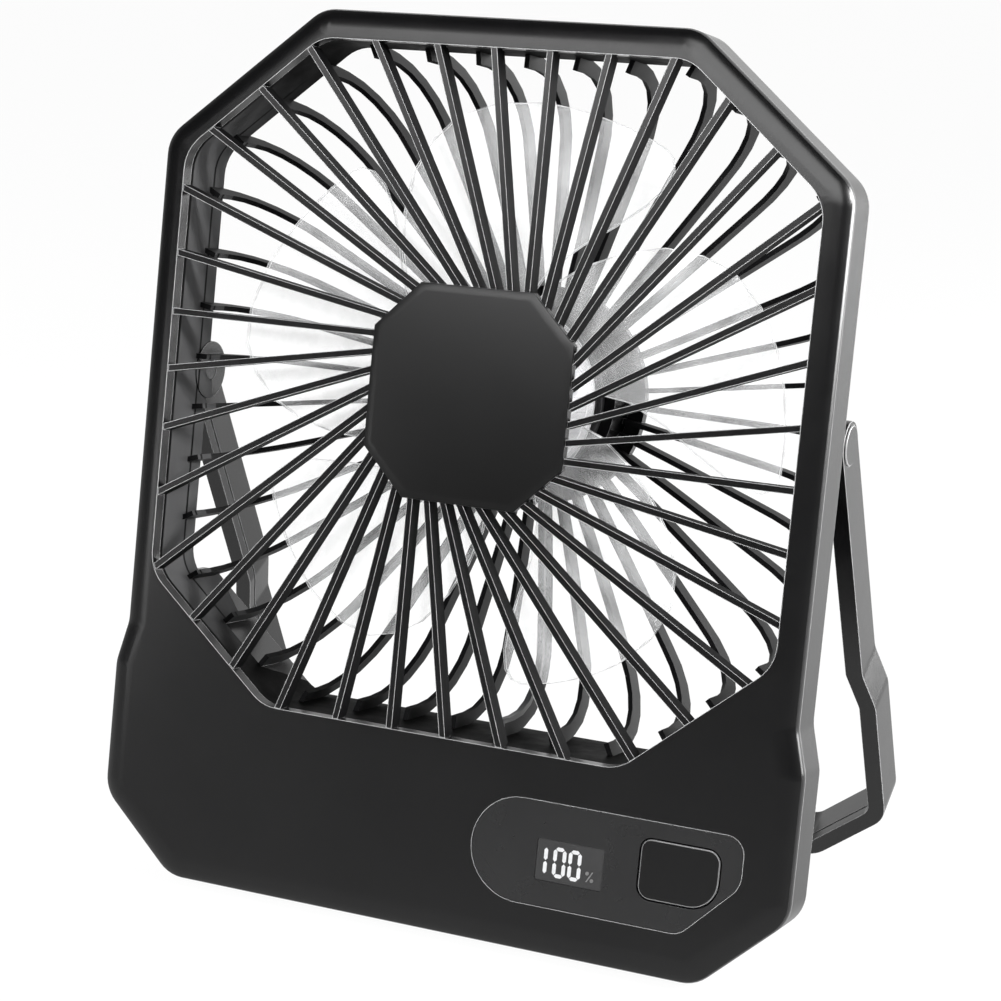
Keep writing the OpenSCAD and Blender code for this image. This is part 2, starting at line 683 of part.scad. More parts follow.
// Segments of one digit: two on each side, one at the top and one at the bottom
module digit(left, upright_only) {
    x0 = left + segment_w / 2;
    x1 = left + digit_w - segment_w / 2;
    z1 = digit_top - segment_w / 2;
    z0 = digit_top - digit_h + segment_w / 2;
    middle = (z0 + z1) / 2;
    segment([x1, z1], [x1, middle]);
    segment([x1, middle], [x1, z0]);
    if (!upright_only) {
        segment([x0, z1], [x0, middle]);
        segment([x0, middle], [x0, z0]);
        segment([x0, z1], [x1, z1]);
        segment([x0, z0], [x1, z0]);
    }
}
module percent_sign() {
    low = digit_top - digit_h + 0.4;
    for (p = [[0.45, percent_h - 0.45], [1.65, 0.45]]) translate([percent_left, low] + p) circle(0.42);
    polygon([[percent_left + 0.2, low], [percent_left + 0.5, low], [percent_left + 1.9, low + percent_h],
        [percent_left + 1.6, low + percent_h]]);
}
digit_proud = 0.15;
module display_digits() color("white") place() slab(lens_front - digit_proud, lens_front) {
    for (i = [0 : 2]) digit(digit_left[i], i == 0);
    percent_sign();
}

module display_module() color("#151516") place() slab(panel_t, board_d) window_shape(0.4);

module control_board() color("#1f6b3a") place()
    box([board_left, board_right], [board_d, board_d + pcb_t], [board_bottom, board_top]);

button_x = button_left + button_w / 2;
button_z = button_top - button_h / 2;
flange_d = plate + pad_behind + 0.1;
button_flange_t = 1;
plunger_r = 1.8;
switch_half = 3;
switch_t = 1.8;
knob_t = 0.3;
knob_front = board_d - switch_t - knob_t;
module tact_switch() color("#2a2a2c") place() {
    box([button_x - switch_half, button_x + switch_half], [board_d - switch_t, board_d],
        [button_z - switch_half, button_z + switch_half]);
    disc_at([button_x, button_z], plunger_r, knob_front, board_d - switch_t);
}

module power_button() color("#2f2f31") place() {
    slab(0, flange_d + button_flange_t) button_shape(0);
    slab(flange_d, flange_d + button_flange_t) button_shape(-1.2);
    disc_at([button_x, button_z], plunger_r, flange_d + button_flange_t - cut, knob_front - button_travel - fit);
}

// ---- case: feet and pivots ----
foot_x = bottom_flat_half - 9.5;
foot_t = 2;
module below_floor() translate([-body_drop, -body_drop, -body_drop]) cube([2 * body_drop, 2 * body_drop, body_drop]);
module base_feet() color("#1a1a1b") difference() {
    place() both() box([foot_x - foot_l, foot_x], [band_rear - foot_w, band_rear], [-body_drop - foot_t, -body_drop]);
    below_floor();
}

head_seat = body_half - bar_t + 2.3;
pin_head_t = 1;
module at_pivot() place() both() translate([0, pivot_depth, pivot_z]) children();
module pivot_pins() color("#a0a3a7") at_pivot() {
    across(pin_r, [house_half - lobe_in, head_seat + fit]);
    across(pin_head_r, [head_seat + fit, head_seat + fit + pin_head_t]);
}

washer_r = 5;
module pivot_washers() color("#d9d9d2") at_pivot() difference() {
    across(washer_r, [house_half, house_half + side_gap - run_gap]);
    across(pin_r + fit, [house_half - cut, house_half + side_gap]);
}

// ---- stand: turns on the pivot pins ----
cap_t = 1;
cap_seat = body_half - 0.6;
module stand() color("#262627") place_stand() difference() {
    union() {
        slab(-bar_depth / 2, bar_depth / 2) difference() {
            polygon(stand_outer);
            polygon(inset_open(bar_t));
        }
        both() across(bar_depth / 2, [body_half - bar_t, body_half]);
    }
    slab(groove_at, groove_at + groove_w) difference() {
        polygon(inset_open(bar_t - groove_t));
        polygon(inset_open(bar_t + 1));
        translate([-body_half, -bar_depth]) square([2 * body_half, 2 * bar_depth]);
    }
    both() across(pin_r + fit, [body_half - bar_t - cut, body_half + cut]);
    both() across(pin_head_r + 0.3, [head_seat, body_half + cut]);
    both() across(cap_r + fit, [cap_seat, body_half + cut]);
}
stand_radii = [0, stand_r, stand_r, stand_r, stand_r];
stand_all = concat(stand_radii, reversed(stand_radii));
groove_at = -3;
groove_w = 0.5;
groove_t = 0.4;
stand_outer = rounded(stand_points, stand_all);
// The same outline drawn in, and left open at the top between the two arms
function inset_open(by) = let (points = inset(stand_points, by), last = len(points) - 1)
    rounded([for (i = [0 : last]) i == 0 || i == last ? [points[i][0], 1] : points[i]], shrunk(stand_all, by));

pad_half = 50;
pad_front = 0.3;
pad_back = 5.3;
pad_t = 4;
module stand_pad() color("#1a1a1b") difference() {
    place_stand() box([-pad_half, pad_half], [pad_front - bar_depth / 2, pad_back - bar_depth / 2],
        [-stand_length - pad_t, -stand_length]);
    below_floor();
}

module pivot_caps() color("#2a2a2b") place_stand() both() across(cap_r, [cap_seat, cap_seat + cap_t]);

// ---- rotor: turns in the bearings ----
// Blade planform: share of the way from root to tip, angle of the trailing edge and of the leading edge
blade_root_r = hub_r - 1;
blade_tip_r = open_half - blade_room;
blade_plan = [[0, 0, 57], [0.21, -6, 52], [0.38, -13, 46], [0.55, -19, 40], [0.72, -22.5, 34], [0.84, -23.5, 28],
    [0.93, -23, 22], [0.98, -21.5, 14], [1, -19, 5]];
blade_steps = 9;
function blade_depth(off) = blade_mid - blade_sweep * sin(1.5 * off);
function blade_row(station, side) = [for (k = [0 : blade_steps])
    let (off = station[1] + (station[2] - station[1]) * k / blade_steps,
        r = blade_root_r + station[0] * (blade_tip_r - blade_root_r))
    [r * cos(off), blade_depth(off) + side * blade_t / 2, r * sin(off)]];
module blade() {
    rows = len(blade_plan);
    n = blade_steps + 1;
    half = rows * n;
    front = [for (s = blade_plan) each blade_row(s, -1)];
    back = [for (s = blade_plan) each blade_row(s, 1)];
    // Triangles, so that both faces of the twisted blade bend along the same diagonals
    grid = [for (j = [0 : rows - 2]) each [for (i = [0 : n - 2])
        let (a = j * n + i, b = a + 1, c = b + n, d = a + n) each [[a, b, c], [a, c, d]]]];
    rim = concat([for (i = [0 : n - 2]) i], [for (j = [0 : rows - 2]) j * n + n - 1],
        [for (i = [n - 1 : -1 : 1]) (rows - 1) * n + i], [for (j = [rows - 1 : -1 : 1]) j * n]);
    polyhedron(concat(front, back), concat(grid, [for (f = grid) [for (i = [2 : -1 : 0]) f[i] + half]],
        [for (i = [0 : len(rim) - 1]) let (a = rim[i], b = rim[(i + 1) % len(rim)]) [b, a, a + half, b + half]]));
}

module impeller() color("#e9ecee") place() {
    difference() {
        disc(hub_r, hub_front, hub_rear);
        disc(can_r, can_front, hub_rear + cut);
    }
    around(blade_count, blade_turn) blade();
}

module rotor_can() color("#b4b7bb") place() difference() {
    disc(can_r, can_front, can_rear);
    disc(can_r - can_wall, can_front + can_wall, can_rear + cut);
    disc(shaft_r, can_front - cut, can_front + can_wall + cut);
}

module rotor_magnets() color("#4a4a4d") place()
    ring(can_r - can_wall, can_r - can_wall - magnet_t, stator_front - 1, can_rear - 0.5);

shaft_end = flange_front - 0.3;
module motor_shaft() color("#c4c6c9") place() disc(shaft_r, can_front, shaft_end);

module shaft_clip() color("#3c3c3e") place()
    ring(bearing_r - 0.9, shaft_r, bearing_back + bearing_l + 0.2, bearing_back + bearing_l + 0.9);

front_cover();
rear_shell();
motor_base();
motor_bearings();
motor_board();
stator_core();
stator_coils();
motor_screws();
battery_cells();
battery_cradle();
battery_strips();
wiring();
motor_lead();
control_panel();
display_window();
display_digits();
display_module();
control_board();
tact_switch();
charge_board();
usb_socket();
case_screws();
base_feet();
pivot_pins();
pivot_washers();
impeller();
rotor_can();
rotor_magnets();
motor_shaft();
shaft_clip();
stand();
stand_pad();
pivot_caps();
power_button();
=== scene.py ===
import bpy
import json
import math
from mathutils import Matrix, Vector


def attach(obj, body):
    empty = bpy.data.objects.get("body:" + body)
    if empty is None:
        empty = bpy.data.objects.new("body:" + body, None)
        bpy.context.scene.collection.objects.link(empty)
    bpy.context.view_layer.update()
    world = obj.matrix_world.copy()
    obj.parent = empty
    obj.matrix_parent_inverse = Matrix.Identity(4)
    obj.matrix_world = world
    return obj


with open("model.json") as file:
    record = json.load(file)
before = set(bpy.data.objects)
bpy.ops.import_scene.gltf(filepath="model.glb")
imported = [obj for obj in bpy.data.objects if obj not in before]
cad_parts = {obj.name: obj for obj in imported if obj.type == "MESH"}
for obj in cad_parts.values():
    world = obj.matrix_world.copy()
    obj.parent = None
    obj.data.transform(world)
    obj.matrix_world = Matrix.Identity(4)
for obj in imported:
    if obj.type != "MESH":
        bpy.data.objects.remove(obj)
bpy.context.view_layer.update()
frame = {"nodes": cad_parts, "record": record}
solid = frame["nodes"]


# ---- Camera ----
# A long lens from the front, a little above the fan and to its right, so that
# the grille, the controls, one side and the stand all show.
camera = bpy.data.objects.new("camera", bpy.data.cameras.new("camera"))
camera.data.sensor_width = 36.0
camera.data.lens = 89.73
camera.data.clip_start = 0.05
camera_place = (0.22801, -0.536282, 0.241411)
camera_right = Vector((0.914321, 0.40401, 0.02817))
camera_up = Vector((-0.123879, 0.212774, 0.969217))
camera_back = Vector((0.38558, -0.889665, 0.244592))
camera_turn = Matrix((camera_right, camera_up, camera_back)).transposed().to_4x4()
camera.matrix_world = Matrix.Translation(camera_place) @ camera_turn
bpy.context.scene.collection.objects.link(camera)
bpy.context.scene.camera = camera
bpy.context.scene.view_settings.view_transform = "Standard"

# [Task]
Which lines hold the word "model"? Copy every one of them.

# [Response for this exercise]
with open("model.json") as file:
bpy.ops.import_scene.gltf(filepath="model.glb")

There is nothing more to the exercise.